* EXERCISE *
In the material below, identify each line bearing the word "code". Reproduce those lines.

* EXERCISE INPUT *
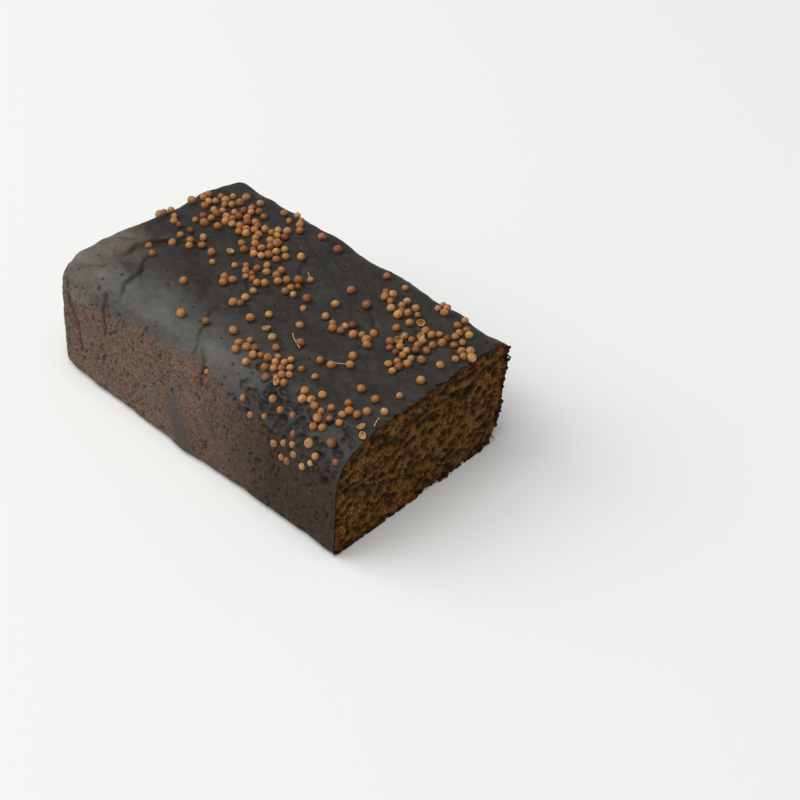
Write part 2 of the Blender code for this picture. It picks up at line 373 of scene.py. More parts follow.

---

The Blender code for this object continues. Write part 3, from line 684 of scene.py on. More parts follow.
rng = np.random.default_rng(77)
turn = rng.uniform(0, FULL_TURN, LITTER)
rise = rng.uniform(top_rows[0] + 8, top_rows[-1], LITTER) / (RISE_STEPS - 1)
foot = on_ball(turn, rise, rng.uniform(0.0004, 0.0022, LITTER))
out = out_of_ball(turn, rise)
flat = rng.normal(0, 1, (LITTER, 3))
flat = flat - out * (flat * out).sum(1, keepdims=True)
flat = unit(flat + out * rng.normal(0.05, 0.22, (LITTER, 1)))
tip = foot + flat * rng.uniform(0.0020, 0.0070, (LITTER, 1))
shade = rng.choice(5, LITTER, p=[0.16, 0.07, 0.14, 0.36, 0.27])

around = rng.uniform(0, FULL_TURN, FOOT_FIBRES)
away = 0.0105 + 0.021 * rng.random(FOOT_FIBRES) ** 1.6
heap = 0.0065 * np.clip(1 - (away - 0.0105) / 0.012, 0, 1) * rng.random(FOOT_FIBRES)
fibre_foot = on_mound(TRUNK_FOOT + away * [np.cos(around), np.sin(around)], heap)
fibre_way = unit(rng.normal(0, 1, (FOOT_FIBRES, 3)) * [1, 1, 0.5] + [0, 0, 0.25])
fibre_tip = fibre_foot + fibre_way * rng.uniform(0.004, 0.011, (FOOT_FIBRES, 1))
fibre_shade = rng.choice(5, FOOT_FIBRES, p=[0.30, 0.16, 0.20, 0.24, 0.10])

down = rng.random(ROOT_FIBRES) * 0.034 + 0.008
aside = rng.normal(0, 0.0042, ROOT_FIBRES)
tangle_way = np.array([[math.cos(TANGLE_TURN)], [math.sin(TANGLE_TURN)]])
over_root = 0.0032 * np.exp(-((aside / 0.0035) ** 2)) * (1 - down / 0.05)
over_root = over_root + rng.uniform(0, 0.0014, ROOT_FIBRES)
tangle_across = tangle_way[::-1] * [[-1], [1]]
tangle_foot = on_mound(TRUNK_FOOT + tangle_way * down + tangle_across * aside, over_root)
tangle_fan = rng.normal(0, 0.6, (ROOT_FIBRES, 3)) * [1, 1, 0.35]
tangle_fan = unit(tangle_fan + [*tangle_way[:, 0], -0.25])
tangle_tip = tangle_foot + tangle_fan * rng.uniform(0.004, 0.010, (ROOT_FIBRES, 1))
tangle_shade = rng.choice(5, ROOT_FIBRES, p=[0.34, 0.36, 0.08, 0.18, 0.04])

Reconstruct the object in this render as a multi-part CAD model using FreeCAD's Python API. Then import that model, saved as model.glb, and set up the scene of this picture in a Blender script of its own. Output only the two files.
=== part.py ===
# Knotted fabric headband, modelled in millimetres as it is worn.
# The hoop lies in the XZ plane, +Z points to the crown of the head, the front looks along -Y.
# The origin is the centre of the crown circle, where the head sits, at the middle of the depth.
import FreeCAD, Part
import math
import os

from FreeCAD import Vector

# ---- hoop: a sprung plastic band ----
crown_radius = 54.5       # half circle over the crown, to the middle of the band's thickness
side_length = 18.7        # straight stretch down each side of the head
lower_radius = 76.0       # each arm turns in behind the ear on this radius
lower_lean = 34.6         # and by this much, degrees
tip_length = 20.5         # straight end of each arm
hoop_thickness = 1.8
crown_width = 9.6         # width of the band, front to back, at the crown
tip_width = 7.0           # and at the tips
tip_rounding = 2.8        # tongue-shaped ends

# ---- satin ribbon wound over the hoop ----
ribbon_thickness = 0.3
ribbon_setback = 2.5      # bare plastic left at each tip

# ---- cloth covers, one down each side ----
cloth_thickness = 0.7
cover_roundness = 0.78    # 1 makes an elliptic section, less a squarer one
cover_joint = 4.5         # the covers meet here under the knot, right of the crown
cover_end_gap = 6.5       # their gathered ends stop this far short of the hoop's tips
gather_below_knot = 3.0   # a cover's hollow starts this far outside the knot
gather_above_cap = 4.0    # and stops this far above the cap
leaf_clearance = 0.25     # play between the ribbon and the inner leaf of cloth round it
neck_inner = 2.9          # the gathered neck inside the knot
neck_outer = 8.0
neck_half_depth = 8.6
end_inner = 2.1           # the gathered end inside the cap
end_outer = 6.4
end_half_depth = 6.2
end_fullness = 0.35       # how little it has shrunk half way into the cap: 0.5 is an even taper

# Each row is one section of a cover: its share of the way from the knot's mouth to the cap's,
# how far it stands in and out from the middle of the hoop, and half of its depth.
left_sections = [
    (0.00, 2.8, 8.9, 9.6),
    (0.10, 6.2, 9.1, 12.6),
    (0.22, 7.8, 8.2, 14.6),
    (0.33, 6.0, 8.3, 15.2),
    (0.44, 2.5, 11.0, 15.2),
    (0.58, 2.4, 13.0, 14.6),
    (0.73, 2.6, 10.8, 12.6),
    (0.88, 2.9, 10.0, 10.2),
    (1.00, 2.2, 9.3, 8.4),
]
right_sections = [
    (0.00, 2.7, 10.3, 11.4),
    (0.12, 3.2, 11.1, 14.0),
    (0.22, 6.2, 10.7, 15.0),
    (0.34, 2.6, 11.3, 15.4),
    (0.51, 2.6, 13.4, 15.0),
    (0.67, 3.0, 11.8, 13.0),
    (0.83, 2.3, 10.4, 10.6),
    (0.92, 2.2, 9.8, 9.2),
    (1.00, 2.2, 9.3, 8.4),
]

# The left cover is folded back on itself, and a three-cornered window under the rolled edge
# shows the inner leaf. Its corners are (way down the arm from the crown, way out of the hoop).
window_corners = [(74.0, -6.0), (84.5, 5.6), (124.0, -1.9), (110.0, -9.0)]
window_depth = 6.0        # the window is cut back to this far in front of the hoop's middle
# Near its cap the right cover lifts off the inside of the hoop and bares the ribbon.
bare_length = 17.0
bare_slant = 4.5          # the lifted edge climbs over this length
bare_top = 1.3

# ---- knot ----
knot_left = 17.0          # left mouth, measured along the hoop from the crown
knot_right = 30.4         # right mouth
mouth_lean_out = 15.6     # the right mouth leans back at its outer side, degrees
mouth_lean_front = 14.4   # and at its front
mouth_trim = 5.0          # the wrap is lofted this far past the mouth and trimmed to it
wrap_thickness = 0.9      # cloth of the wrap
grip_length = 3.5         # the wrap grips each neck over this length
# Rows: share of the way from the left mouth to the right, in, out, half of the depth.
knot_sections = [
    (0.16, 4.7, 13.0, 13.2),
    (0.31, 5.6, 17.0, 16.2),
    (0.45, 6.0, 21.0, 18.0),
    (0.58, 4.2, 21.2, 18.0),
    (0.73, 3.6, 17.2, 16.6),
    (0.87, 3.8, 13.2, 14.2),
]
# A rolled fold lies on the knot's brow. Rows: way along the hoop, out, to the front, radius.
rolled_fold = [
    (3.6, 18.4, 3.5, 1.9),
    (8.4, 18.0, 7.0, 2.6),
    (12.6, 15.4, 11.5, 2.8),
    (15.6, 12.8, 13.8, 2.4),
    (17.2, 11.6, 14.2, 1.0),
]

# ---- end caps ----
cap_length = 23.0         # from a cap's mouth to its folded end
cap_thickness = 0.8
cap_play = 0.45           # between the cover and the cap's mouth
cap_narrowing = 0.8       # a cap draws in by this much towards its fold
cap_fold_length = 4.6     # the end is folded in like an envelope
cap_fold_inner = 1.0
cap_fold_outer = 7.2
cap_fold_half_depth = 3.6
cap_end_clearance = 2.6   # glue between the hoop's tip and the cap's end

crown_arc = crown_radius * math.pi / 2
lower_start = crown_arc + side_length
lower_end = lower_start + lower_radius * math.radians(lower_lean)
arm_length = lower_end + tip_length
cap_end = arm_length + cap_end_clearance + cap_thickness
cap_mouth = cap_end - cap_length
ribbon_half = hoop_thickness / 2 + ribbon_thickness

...

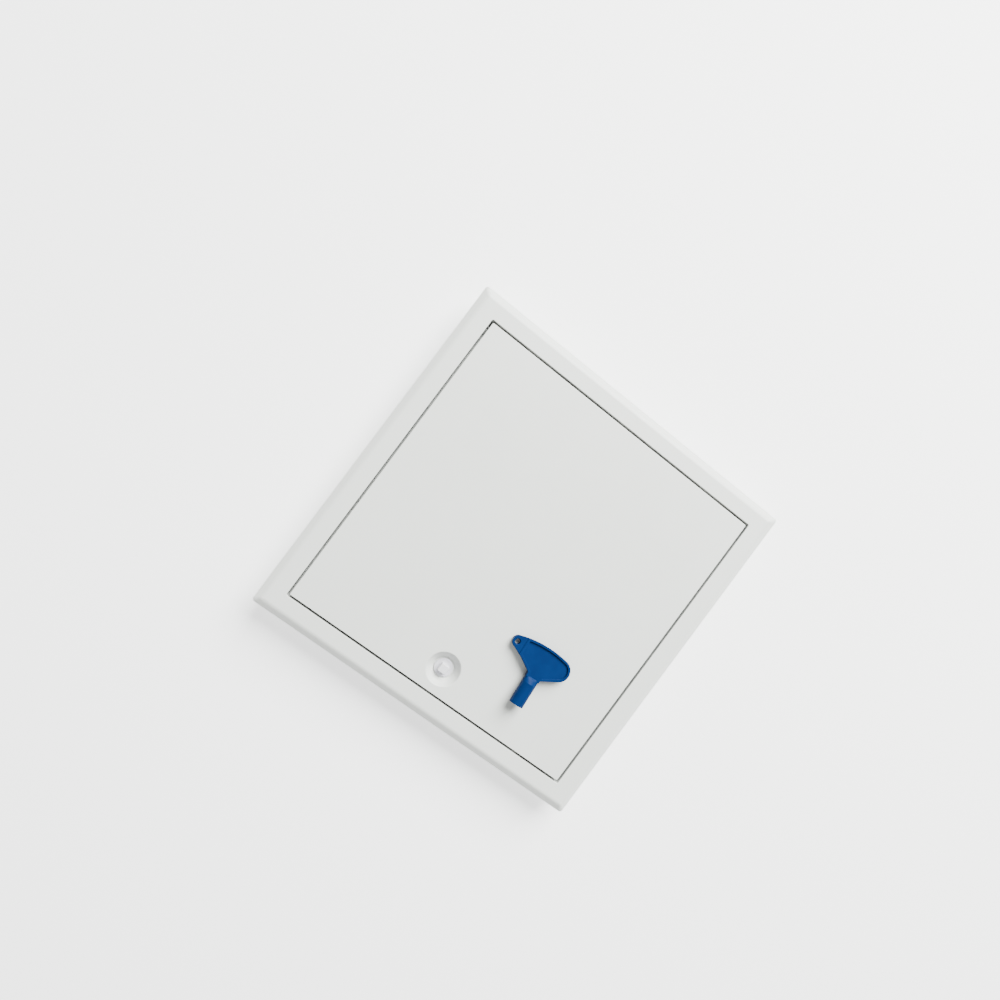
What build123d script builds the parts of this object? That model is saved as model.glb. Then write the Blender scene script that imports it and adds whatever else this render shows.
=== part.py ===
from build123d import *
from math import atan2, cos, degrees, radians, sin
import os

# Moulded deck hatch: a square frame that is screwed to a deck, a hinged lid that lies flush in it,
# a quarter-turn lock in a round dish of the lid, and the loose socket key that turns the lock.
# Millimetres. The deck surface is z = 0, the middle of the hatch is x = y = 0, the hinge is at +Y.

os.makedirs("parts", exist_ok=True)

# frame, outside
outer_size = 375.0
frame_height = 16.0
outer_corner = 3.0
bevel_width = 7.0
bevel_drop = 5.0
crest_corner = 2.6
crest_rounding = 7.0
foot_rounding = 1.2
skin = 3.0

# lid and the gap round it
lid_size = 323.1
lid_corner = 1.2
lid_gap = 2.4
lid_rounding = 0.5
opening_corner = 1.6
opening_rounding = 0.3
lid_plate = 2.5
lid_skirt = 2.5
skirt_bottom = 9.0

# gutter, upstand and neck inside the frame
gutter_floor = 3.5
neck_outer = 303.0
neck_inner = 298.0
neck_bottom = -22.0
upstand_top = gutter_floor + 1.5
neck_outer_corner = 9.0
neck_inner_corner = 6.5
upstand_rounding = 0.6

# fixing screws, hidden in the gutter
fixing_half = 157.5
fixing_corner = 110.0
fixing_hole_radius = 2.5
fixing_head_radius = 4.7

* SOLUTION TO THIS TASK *
Write part 2 of the Blender code for this picture. It picks up at line 373 of scene.py. More parts follow.
The Blender code for this object continues. Write part 3, from line 684 of scene.py on. More parts follow.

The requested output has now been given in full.